“Nice work, boys! That was a close one–too close! The little tramp! Ugh, she’s better than I thought. Well, at this rate, he’ll be kissing her by sunset for sure. Well, it’s time Ursula took matters into her own tentacles! Triton’s daughter will be mine, and then I’ll make him writhe: I’ll see him wriggle like a worm on a hook!”
She knew him for what he was the moment she saw him, ambling along the dusty, rutted road that led up from Town. It didn’t matter that he’d clad himself in the proper attire of the settlement, nary a stitch out of place – the rich tan of his skin gave him away in an instant. No proper gentleman of Salem would reveal himself to the sun with enough regularity to attain such a rich, caramel coloring to his skin. There was also his manner of walking, as though he expected the dirt to shift below his feet with each step he took.
What he was doing in Salem village, so far from Town and the harbor, was anyone’s guess.
Emma kept her head down as she hurried back to her cottage, dust kicking up over her boots and skirts. Dangerous times were afoot, and for a woman like her, widowed but still young and pretty, being seen alone was an invitation for trouble. The gaol already held a half-dozen or more women who would swing before the month was out, and Emma was not keen on joining them.

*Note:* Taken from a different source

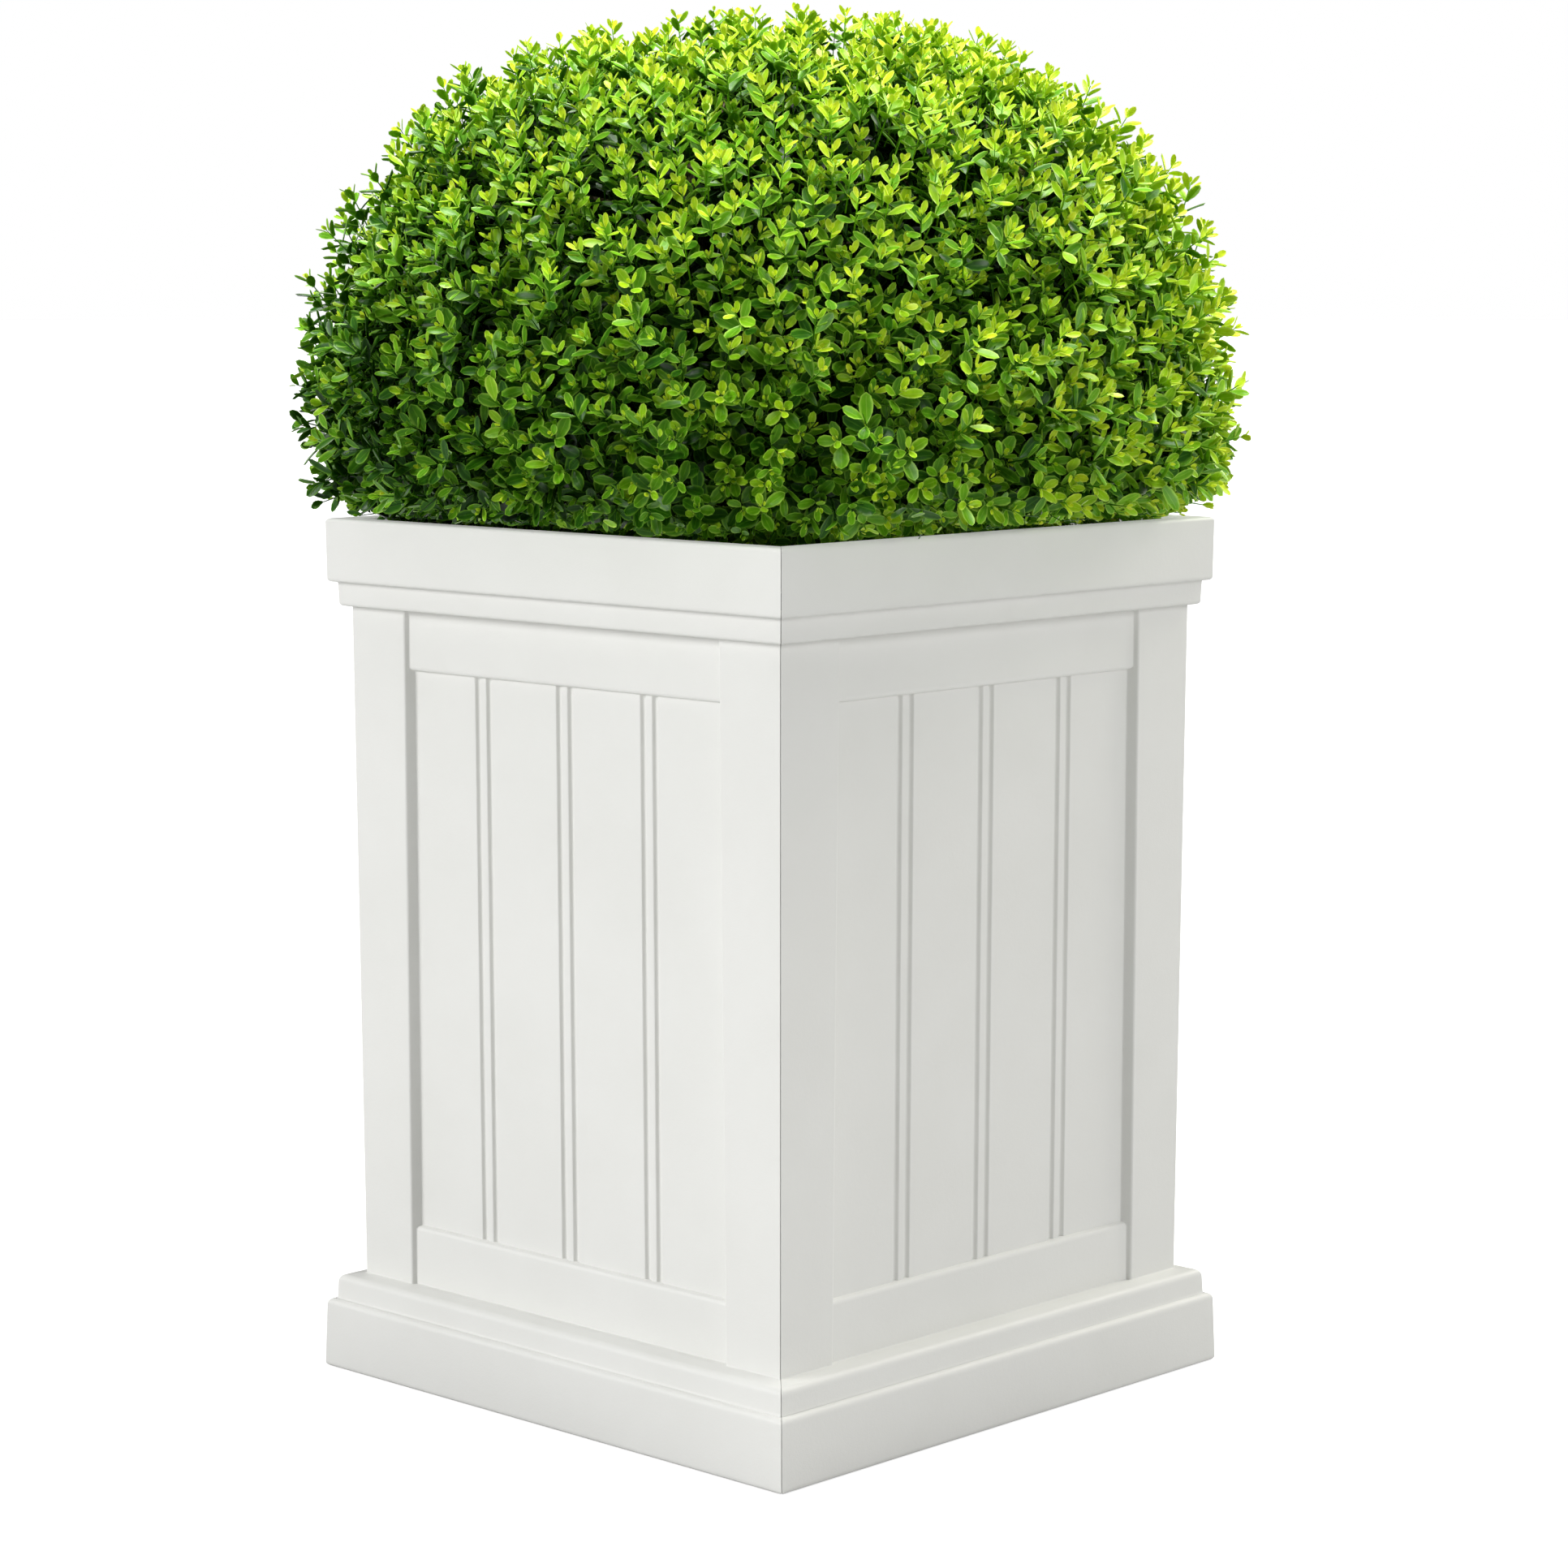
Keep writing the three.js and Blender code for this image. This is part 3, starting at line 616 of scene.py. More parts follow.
# %% Sink the grooves
PAIR_PITCH, GROOVE_SPACING = 92.8 * MM, 12.8 * MM
GROOVE_MOUTH, GROOVE_FLOOR, GROOVE_DEPTH = 6.2 * MM, 3.4 * MM, 3 * MM
groove_middles = [pair * PAIR_PITCH + side * GROOVE_SPACING / 2 for pair in (-1, 0, 1) for side in (-1, 1)]


def on_boards(middle, normal):
    """True for the faces of the field's boards."""
    return at_depth(middle, normal, FIELD_BACK)


def in_groove(middle, normal, depth):
    """True for the faces at a depth that lie between the two sides of a groove."""
    near = min(abs(middle.x - groove) for groove in groove_middles)
    return at_depth(middle, normal, depth) and near < GROOVE_FLOOR / 2


for groove in groove_middles:
    for side in (-1, 1):
        pick_faces(on_boards)
        bpy.ops.mesh.bisect(plane_co=(groove + side * GROOVE_MOUTH / 2, 0, 0), plane_no=(1, 0, 0))
count = pick_faces(lambda m, n: in_groove(m, n, FIELD_BACK))
extrude((0, GROOVE_DEPTH, 0))
GROOVE_BACK = FIELD_BACK + GROOVE_DEPTH
for groove in groove_middles:
    pick_faces(lambda m, n: in_groove(m, n, GROOVE_BACK) and abs(m.x - groove) < GROOVE_FLOOR)
    bpy.ops.transform.resize(value=(GROOVE_FLOOR / GROOVE_MOUTH, 1, 1), center_override=(groove, 0, 0))
bpy.ops.object.mode_set(mode="OBJECT")
print("grooves", count, "open edges", open_edges(wall))

# %% [markdown]
# ## Soft edges
#
# Nothing that comes out of a mould has a knife edge. The light on a rounded edge is also what makes white
# plastic readable, because there is hardly any colour to tell one face from the next. Bevelling edge by
# edge spoils the corners where they meet, so each kind of edge is given a weight, and one bevel modifier
# rounds them all at once, each as much as its weight says.

# %% Round the edges of the frame and of the grooves
ROUND_RAIL, ROUND_STILE, ROUND_CORNER = 3 * MM, 1.6 * MM, 0.9 * MM
ROUND_MOUTH, ROUND_FLOOR = 0.8 * MM, 1.1 * MM
ROUND_FRAME_STEPS = 3
NEAR, NEAR_STILE = 0.2 * MM, 6 * MM


def depth_of(point):
    """How far a point lies behind the stiles' face."""
    return point.y + face_out(point.z)


def upright_at(a, b, depth, beside):
    """True for an edge that runs up the wall at a depth, if beside is true for both its ends."""
    steep = abs(a.z - b.z) > abs(a.x - b.x)
    return steep and all(abs(depth_of(p) - depth) < NEAR and beside(p) for p in (a, b))


def beside_stile(p):
    """True for a point near a stile's inner edge."""
    return abs(abs(p.x) - field_mid) < NEAR_STILE


def beside_groove(offset):
    """A test that is true for a point at a distance from a groove's middle."""
    return lambda p: min(abs(abs(p.x - groove) - offset) for groove in groove_middles) < NEAR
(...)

Especially since if anyone was a witch, it was her.
Not the sort of witch being whispered about with fearful glances at the neighbours – Emma could no sooner induce a fit in the herbs drying from her rafters than those poor young girls that the whole mess had started with. And while they were certainly afflicted with something, she sincerely doubted they had been cursed.
After all, she’d never met another of her kind, and if there were such a creature in Salem, she would know. And if Emma herself were powerful enough to do such a thing, well, she’d be more interested in bringing mothers through childbirth alive and whole than causing a bunch of silly teenagers to foam at the mouth.
It was a relief to reach her cottage and close the door behind herself, the hot summer sun left outside. She set down her basket, now empty after delivering the various remedies and medicines she supplied to the village. Not everyone could afford to be attended by the doctor in Town – Emma couldn’t – so they came to her instead.